▶ [PROBLEM STATEMENT]:
Return all of the data exactly as given.

▶ [GIVEN DATA]:

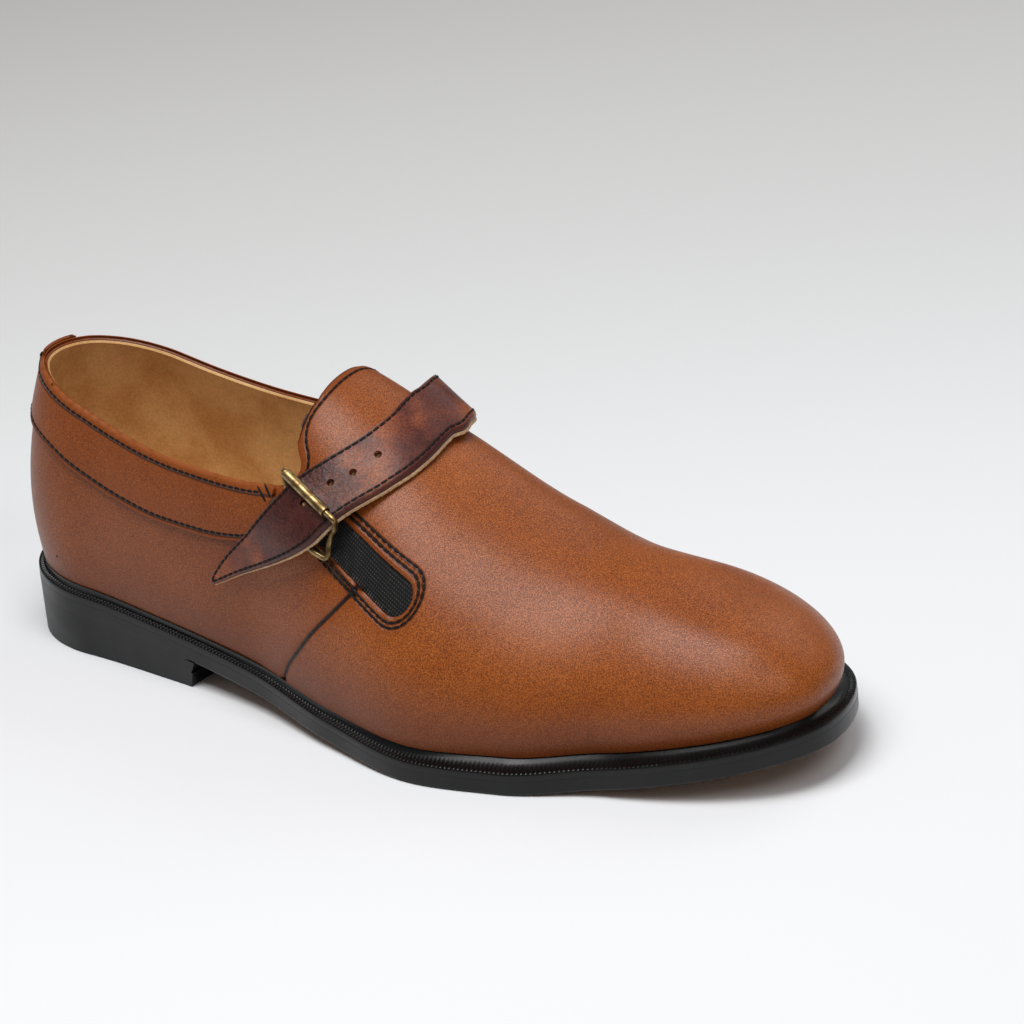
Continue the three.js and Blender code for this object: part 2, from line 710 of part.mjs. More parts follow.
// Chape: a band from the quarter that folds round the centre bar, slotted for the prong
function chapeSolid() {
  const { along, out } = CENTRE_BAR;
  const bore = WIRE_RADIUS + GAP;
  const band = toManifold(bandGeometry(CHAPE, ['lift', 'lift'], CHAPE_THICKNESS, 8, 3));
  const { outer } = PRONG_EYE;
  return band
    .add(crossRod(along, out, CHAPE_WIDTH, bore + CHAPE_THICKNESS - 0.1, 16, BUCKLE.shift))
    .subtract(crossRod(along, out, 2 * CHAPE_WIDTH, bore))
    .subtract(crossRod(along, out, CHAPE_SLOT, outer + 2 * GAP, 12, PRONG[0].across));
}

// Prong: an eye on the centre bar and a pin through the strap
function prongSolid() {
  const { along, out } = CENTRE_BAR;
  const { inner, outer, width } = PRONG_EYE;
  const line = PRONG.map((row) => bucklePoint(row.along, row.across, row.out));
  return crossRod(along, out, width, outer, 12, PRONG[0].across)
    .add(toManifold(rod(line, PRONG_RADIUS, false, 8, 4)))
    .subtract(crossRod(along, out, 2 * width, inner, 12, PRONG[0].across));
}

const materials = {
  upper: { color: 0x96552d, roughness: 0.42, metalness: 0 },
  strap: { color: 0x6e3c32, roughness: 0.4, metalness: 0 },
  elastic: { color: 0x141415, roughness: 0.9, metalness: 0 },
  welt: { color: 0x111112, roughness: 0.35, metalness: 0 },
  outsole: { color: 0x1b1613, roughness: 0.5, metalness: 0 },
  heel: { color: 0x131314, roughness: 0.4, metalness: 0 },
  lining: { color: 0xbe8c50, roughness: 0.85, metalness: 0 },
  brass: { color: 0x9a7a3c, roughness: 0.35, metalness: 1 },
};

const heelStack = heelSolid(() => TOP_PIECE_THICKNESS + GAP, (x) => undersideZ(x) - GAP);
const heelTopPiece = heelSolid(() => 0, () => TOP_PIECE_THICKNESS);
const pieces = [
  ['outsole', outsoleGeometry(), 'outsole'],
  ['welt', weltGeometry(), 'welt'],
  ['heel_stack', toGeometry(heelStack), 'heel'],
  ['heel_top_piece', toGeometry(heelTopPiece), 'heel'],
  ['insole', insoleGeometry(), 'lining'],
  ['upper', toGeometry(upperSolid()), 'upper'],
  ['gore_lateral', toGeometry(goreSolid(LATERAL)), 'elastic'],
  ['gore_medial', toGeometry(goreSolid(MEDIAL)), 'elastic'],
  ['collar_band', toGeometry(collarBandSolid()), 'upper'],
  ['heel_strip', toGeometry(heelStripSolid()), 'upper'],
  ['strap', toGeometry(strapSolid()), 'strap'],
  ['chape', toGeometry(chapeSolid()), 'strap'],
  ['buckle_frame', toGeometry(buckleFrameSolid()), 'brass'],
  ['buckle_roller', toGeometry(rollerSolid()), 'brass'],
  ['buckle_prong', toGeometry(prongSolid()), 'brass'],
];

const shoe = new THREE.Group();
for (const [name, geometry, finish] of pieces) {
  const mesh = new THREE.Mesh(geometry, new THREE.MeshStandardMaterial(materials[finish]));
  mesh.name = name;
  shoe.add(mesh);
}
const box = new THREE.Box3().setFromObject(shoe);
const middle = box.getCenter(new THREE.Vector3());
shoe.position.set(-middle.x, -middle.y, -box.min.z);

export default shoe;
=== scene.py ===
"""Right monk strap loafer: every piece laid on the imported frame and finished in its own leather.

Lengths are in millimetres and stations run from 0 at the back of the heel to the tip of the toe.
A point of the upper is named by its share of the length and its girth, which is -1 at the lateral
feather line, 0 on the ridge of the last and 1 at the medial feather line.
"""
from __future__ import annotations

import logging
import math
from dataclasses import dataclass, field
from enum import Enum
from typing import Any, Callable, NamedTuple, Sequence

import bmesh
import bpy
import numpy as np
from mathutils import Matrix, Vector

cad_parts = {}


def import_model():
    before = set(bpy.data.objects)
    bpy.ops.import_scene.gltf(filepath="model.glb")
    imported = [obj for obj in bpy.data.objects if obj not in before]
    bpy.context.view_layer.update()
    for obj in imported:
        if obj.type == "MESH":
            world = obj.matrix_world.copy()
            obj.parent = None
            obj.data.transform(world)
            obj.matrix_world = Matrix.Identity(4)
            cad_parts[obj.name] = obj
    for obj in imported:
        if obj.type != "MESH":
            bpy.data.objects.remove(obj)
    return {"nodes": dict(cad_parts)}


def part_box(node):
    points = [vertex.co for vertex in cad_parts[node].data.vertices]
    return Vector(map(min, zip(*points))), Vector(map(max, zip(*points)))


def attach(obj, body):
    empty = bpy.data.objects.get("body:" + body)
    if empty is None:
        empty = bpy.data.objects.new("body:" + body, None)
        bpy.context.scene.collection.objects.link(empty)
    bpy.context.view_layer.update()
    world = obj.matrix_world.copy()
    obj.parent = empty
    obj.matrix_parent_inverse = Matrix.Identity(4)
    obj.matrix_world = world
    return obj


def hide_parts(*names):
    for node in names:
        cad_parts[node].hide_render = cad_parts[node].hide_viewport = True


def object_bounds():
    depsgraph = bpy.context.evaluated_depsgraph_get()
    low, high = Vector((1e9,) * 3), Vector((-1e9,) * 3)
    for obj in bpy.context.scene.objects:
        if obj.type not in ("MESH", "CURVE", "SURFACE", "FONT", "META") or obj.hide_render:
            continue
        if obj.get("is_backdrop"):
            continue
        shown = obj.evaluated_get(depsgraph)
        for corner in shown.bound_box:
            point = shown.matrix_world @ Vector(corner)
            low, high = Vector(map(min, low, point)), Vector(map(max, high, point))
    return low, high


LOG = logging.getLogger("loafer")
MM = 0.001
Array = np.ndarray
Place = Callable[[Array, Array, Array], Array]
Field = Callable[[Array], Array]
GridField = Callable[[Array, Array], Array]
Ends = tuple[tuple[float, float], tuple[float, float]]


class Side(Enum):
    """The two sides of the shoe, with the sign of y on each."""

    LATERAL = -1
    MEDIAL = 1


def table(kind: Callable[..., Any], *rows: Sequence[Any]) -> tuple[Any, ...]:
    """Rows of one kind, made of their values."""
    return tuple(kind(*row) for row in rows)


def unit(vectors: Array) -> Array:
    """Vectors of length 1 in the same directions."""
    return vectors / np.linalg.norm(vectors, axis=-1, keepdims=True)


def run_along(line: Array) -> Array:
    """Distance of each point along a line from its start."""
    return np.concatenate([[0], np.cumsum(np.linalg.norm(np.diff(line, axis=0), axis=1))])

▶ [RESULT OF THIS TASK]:
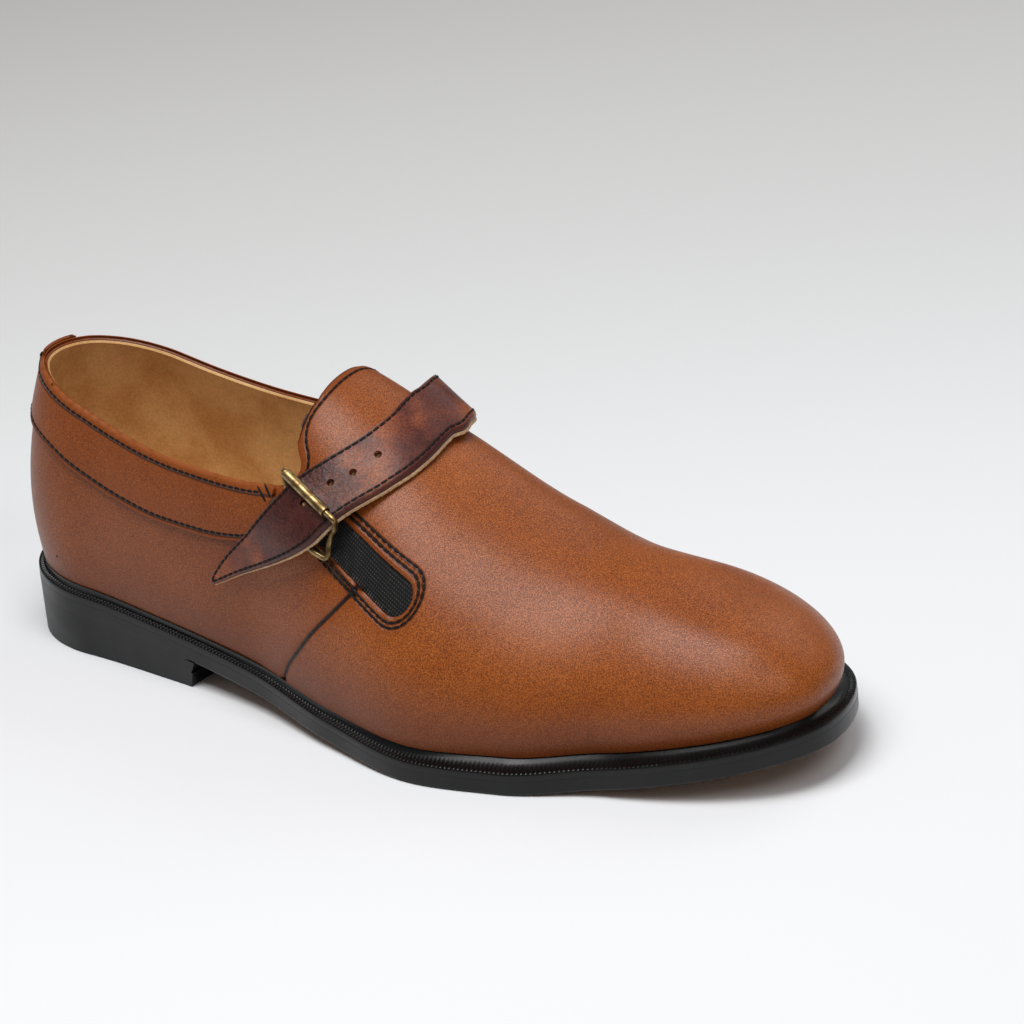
Continue the three.js and Blender code for this object: part 2, from line 710 of part.mjs. More parts follow.
// Chape: a band from the quarter that folds round the centre bar, slotted for the prong
function chapeSolid() {
  const { along, out } = CENTRE_BAR;
  const bore = WIRE_RADIUS + GAP;
  const band = toManifold(bandGeometry(CHAPE, ['lift', 'lift'], CHAPE_THICKNESS, 8, 3));
  const { outer } = PRONG_EYE;
  return band
    .add(crossRod(along, out, CHAPE_WIDTH, bore + CHAPE_THICKNESS - 0.1, 16, BUCKLE.shift))
    .subtract(crossRod(along, out, 2 * CHAPE_WIDTH, bore))
    .subtract(crossRod(along, out, CHAPE_SLOT, outer + 2 * GAP, 12, PRONG[0].across));
}

// Prong: an eye on the centre bar and a pin through the strap
function prongSolid() {
  const { along, out } = CENTRE_BAR;
  const { inner, outer, width } = PRONG_EYE;
  const line = PRONG.map((row) => bucklePoint(row.along, row.across, row.out));
  return crossRod(along, out, width, outer, 12, PRONG[0].across)
    .add(toManifold(rod(line, PRONG_RADIUS, false, 8, 4)))
    .subtract(crossRod(along, out, 2 * width, inner, 12, PRONG[0].across));
}

const materials = {
  upper: { color: 0x96552d, roughness: 0.42, metalness: 0 },
  strap: { color: 0x6e3c32, roughness: 0.4, metalness: 0 },
  elastic: { color: 0x141415, roughness: 0.9, metalness: 0 },
  welt: { color: 0x111112, roughness: 0.35, metalness: 0 },
  outsole: { color: 0x1b1613, roughness: 0.5, metalness: 0 },
  heel: { color: 0x131314, roughness: 0.4, metalness: 0 },
  lining: { color: 0xbe8c50, roughness: 0.85, metalness: 0 },
  brass: { color: 0x9a7a3c, roughness: 0.35, metalness: 1 },
};

const heelStack = heelSolid(() => TOP_PIECE_THICKNESS + GAP, (x) => undersideZ(x) - GAP);
const heelTopPiece = heelSolid(() => 0, () => TOP_PIECE_THICKNESS);
const pieces = [
  ['outsole', outsoleGeometry(), 'outsole'],
  ['welt', weltGeometry(), 'welt'],
  ['heel_stack', toGeometry(heelStack), 'heel'],
  ['heel_top_piece', toGeometry(heelTopPiece), 'heel'],
  ['insole', insoleGeometry(), 'lining'],
  ['upper', toGeometry(upperSolid()), 'upper'],
  ['gore_lateral', toGeometry(goreSolid(LATERAL)), 'elastic'],
  ['gore_medial', toGeometry(goreSolid(MEDIAL)), 'elastic'],
  ['collar_band', toGeometry(collarBandSolid()), 'upper'],
  ['heel_strip', toGeometry(heelStripSolid()), 'upper'],
  ['strap', toGeometry(strapSolid()), 'strap'],
  ['chape', toGeometry(chapeSolid()), 'strap'],
  ['buckle_frame', toGeometry(buckleFrameSolid()), 'brass'],
  ['buckle_roller', toGeometry(rollerSolid()), 'brass'],
  ['buckle_prong', toGeometry(prongSolid()), 'brass'],
];

const shoe = new THREE.Group();
for (const [name, geometry, finish] of pieces) {
  const mesh = new THREE.Mesh(geometry, new THREE.MeshStandardMaterial(materials[finish]));
  mesh.name = name;
  shoe.add(mesh);
}
const box = new THREE.Box3().setFromObject(shoe);
const middle = box.getCenter(new THREE.Vector3());
shoe.position.set(-middle.x, -middle.y, -box.min.z);

export default shoe;
=== scene.py ===
"""Right monk strap loafer: every piece laid on the imported frame and finished in its own leather.

Lengths are in millimetres and stations run from 0 at the back of the heel to the tip of the toe.
A point of the upper is named by its share of the length and its girth, which is -1 at the lateral
feather line, 0 on the ridge of the last and 1 at the medial feather line.
"""
from __future__ import annotations

import logging
import math
from dataclasses import dataclass, field
from enum import Enum
from typing import Any, Callable, NamedTuple, Sequence

import bmesh
import bpy
import numpy as np
from mathutils import Matrix, Vector

cad_parts = {}


def import_model():
    before = set(bpy.data.objects)
    bpy.ops.import_scene.gltf(filepath="model.glb")
    imported = [obj for obj in bpy.data.objects if obj not in before]
    bpy.context.view_layer.update()
    for obj in imported:
        if obj.type == "MESH":
            world = obj.matrix_world.copy()
            obj.parent = None
            obj.data.transform(world)
            obj.matrix_world = Matrix.Identity(4)
            cad_parts[obj.name] = obj
    for obj in imported:
        if obj.type != "MESH":
            bpy.data.objects.remove(obj)
    return {"nodes": dict(cad_parts)}


def part_box(node):
    points = [vertex.co for vertex in cad_parts[node].data.vertices]
    return Vector(map(min, zip(*points))), Vector(map(max, zip(*points)))


def attach(obj, body):
    empty = bpy.data.objects.get("body:" + body)
    if empty is None:
        empty = bpy.data.objects.new("body:" + body, None)
        bpy.context.scene.collection.objects.link(empty)
    bpy.context.view_layer.update()
    world = obj.matrix_world.copy()
    obj.parent = empty
    obj.matrix_parent_inverse = Matrix.Identity(4)
    obj.matrix_world = world
    return obj


def hide_parts(*names):
    for node in names:
        cad_parts[node].hide_render = cad_parts[node].hide_viewport = True


def object_bounds():
    depsgraph = bpy.context.evaluated_depsgraph_get()
    low, high = Vector((1e9,) * 3), Vector((-1e9,) * 3)
    for obj in bpy.context.scene.objects:
        if obj.type not in ("MESH", "CURVE", "SURFACE", "FONT", "META") or obj.hide_render:
            continue
        if obj.get("is_backdrop"):
            continue
        shown = obj.evaluated_get(depsgraph)
        for corner in shown.bound_box:
            point = shown.matrix_world @ Vector(corner)
            low, high = Vector(map(min, low, point)), Vector(map(max, high, point))
    return low, high


LOG = logging.getLogger("loafer")
MM = 0.001
Array = np.ndarray
Place = Callable[[Array, Array, Array], Array]
Field = Callable[[Array], Array]
GridField = Callable[[Array, Array], Array]
Ends = tuple[tuple[float, float], tuple[float, float]]


class Side(Enum):
    """The two sides of the shoe, with the sign of y on each."""

    LATERAL = -1
    MEDIAL = 1


def table(kind: Callable[..., Any], *rows: Sequence[Any]) -> tuple[Any, ...]:
    """Rows of one kind, made of their values."""
    return tuple(kind(*row) for row in rows)


def unit(vectors: Array) -> Array:
    """Vectors of length 1 in the same directions."""
    return vectors / np.linalg.norm(vectors, axis=-1, keepdims=True)


def run_along(line: Array) -> Array:
    """Distance of each point along a line from its start."""
    return np.concatenate([[0], np.cumsum(np.linalg.norm(np.diff(line, axis=0), axis=1))])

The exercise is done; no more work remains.